How Wind Direction Changes Paddle Boarding Safety

Wind direction often influences difficulty more than wind speed once you are on the water. Offshore wind can slowly carry you away from shore, making the return trip significantly more demanding than expected.

Progress may feel easy at first, but the real challenge appears when paddling back. Onshore wind produces short, uneven chop that pushes against the board and affects balance. Stability becomes harder to maintain as waves strike the board from different angles.

Crosswinds create a constant sideways pull that requires frequent adjustments. Maintaining course relies on steady strokes and awareness of drift, and fatigue builds gradually through repetition rather than sudden intensity. Observing wind direction before launching helps anticipate how conditions will change throughout the session.

Why Location And Water Type Affect Wind Limits

The setting has a major impact on how the wind feels under your feet while paddle boarding. Sheltered bays and lagoons soften surface movement, which allows slightly stronger breezes to feel manageable and more comfortable. Inland lakes may look calm at first, but long open stretches often develop steady chop as wind moves across the surface.

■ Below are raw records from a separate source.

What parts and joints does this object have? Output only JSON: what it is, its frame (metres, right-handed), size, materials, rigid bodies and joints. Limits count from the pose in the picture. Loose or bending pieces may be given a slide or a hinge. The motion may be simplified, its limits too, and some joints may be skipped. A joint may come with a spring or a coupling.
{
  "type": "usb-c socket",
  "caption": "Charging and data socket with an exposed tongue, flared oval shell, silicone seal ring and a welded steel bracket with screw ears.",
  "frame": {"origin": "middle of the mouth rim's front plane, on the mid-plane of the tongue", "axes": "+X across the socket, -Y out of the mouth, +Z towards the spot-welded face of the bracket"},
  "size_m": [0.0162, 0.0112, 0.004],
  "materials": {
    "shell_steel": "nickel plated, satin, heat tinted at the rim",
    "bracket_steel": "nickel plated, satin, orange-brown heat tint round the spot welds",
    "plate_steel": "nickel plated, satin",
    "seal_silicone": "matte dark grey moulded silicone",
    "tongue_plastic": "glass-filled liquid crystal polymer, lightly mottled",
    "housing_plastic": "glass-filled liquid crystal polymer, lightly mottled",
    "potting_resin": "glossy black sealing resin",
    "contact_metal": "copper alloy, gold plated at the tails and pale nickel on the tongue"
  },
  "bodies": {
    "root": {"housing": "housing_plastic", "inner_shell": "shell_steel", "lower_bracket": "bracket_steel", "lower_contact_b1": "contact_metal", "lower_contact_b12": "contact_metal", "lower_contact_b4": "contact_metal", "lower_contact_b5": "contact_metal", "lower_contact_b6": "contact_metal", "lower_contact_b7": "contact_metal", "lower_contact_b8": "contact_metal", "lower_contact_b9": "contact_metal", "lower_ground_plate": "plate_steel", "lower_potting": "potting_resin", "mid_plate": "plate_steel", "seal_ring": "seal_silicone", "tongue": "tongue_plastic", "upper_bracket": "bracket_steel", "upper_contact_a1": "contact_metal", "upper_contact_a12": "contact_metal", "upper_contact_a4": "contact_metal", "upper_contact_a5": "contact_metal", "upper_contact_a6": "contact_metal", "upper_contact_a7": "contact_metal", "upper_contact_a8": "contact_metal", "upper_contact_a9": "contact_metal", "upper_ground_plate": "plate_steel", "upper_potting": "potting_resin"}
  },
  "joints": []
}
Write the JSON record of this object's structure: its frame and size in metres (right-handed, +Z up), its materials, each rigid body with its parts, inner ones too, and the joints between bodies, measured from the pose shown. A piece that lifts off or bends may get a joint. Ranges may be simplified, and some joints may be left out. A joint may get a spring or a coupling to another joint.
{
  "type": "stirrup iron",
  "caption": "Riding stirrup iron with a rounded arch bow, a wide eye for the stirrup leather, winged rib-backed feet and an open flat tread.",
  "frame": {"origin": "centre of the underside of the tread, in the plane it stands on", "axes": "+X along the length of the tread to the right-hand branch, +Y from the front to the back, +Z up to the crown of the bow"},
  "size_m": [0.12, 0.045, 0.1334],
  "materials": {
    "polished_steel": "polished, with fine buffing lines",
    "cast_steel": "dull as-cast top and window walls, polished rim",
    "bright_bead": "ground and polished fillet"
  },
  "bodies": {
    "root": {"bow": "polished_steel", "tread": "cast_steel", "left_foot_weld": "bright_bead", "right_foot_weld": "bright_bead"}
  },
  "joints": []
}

Coastal areas add complexity because moving water interacts with wind at the same time. Open ocean conditions amplify wind effects due to exposure and swell, meaning even moderate forecasts can feel demanding.

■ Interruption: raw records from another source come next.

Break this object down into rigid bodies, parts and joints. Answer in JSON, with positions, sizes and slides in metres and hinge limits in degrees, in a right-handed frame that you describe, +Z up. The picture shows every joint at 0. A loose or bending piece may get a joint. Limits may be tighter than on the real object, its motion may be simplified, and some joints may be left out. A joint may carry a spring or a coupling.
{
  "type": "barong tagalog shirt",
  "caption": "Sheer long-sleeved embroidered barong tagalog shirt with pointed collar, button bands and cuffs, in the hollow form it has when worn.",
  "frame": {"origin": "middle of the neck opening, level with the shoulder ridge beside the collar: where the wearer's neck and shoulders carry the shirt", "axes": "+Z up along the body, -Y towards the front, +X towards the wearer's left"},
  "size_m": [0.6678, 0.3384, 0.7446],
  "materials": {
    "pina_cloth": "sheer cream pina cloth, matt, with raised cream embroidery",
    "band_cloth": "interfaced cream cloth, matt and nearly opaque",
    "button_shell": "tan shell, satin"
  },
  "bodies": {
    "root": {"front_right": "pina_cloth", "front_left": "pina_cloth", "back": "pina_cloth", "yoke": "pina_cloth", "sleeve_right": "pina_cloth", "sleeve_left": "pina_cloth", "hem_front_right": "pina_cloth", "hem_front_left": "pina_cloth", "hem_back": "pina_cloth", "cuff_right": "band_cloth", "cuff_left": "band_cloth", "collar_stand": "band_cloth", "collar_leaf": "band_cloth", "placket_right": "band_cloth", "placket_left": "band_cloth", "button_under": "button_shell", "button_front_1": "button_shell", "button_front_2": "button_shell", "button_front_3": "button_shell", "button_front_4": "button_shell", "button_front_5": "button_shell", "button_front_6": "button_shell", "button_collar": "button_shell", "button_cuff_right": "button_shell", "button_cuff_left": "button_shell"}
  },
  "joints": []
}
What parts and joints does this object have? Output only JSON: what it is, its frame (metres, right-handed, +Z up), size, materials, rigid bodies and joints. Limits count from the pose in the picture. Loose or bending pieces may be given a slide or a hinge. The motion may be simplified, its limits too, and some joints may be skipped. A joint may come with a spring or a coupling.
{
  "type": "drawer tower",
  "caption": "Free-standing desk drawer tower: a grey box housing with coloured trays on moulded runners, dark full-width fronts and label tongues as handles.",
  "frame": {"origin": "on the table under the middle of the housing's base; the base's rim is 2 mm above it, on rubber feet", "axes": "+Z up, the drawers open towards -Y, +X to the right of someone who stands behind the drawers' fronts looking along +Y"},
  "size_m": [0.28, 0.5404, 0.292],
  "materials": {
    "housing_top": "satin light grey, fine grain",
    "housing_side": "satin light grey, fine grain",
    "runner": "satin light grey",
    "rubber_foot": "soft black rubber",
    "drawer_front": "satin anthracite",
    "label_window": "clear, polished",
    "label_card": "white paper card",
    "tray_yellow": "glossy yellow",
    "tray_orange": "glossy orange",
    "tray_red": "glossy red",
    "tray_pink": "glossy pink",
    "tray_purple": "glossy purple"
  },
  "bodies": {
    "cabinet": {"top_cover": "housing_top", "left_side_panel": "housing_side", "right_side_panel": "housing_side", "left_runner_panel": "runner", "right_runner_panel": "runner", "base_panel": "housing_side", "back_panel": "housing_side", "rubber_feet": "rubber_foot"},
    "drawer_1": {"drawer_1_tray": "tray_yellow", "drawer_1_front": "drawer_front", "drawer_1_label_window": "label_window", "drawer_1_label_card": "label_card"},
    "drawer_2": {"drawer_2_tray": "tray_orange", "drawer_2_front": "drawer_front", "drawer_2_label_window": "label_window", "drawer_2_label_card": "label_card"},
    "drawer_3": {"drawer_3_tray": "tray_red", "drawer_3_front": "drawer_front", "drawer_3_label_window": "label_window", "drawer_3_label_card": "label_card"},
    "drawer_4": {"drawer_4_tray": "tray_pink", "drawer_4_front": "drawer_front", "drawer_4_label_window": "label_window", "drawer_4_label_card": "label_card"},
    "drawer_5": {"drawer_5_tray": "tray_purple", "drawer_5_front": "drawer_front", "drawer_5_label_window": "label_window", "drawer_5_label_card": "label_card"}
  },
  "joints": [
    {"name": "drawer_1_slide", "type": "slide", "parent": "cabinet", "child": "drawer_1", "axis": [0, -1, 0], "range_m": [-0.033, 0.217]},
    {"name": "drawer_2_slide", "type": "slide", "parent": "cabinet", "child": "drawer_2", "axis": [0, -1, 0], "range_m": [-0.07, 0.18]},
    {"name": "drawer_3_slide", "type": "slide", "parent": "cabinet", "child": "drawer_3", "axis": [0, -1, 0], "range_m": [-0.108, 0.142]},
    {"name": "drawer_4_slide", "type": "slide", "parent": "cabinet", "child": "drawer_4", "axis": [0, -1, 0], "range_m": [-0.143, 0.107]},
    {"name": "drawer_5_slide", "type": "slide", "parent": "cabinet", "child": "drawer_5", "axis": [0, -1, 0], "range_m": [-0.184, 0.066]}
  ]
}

How Skill Level And Board Type Influence Wind Tolerance

Experience shapes how comfortably you handle wind during real paddle boarding sessions. Beginners often feel strain sooner because balance reactions and stroke efficiency are still developing. Intermediate paddlers adapt more easily, but tolerance depends on board width, volume, and tracking ability.

Wider boards provide stability but catch more wind, while touring or race shapes glide through gusts with better directional control. Matching your equipment to skill level supports comfort and clear decision-making as conditions gradually change.

Local Wind Wisdom That Helps You Paddle With Confidence

Comfort on a paddle board comes from aligning conditions with your ability, the location, and your expectations.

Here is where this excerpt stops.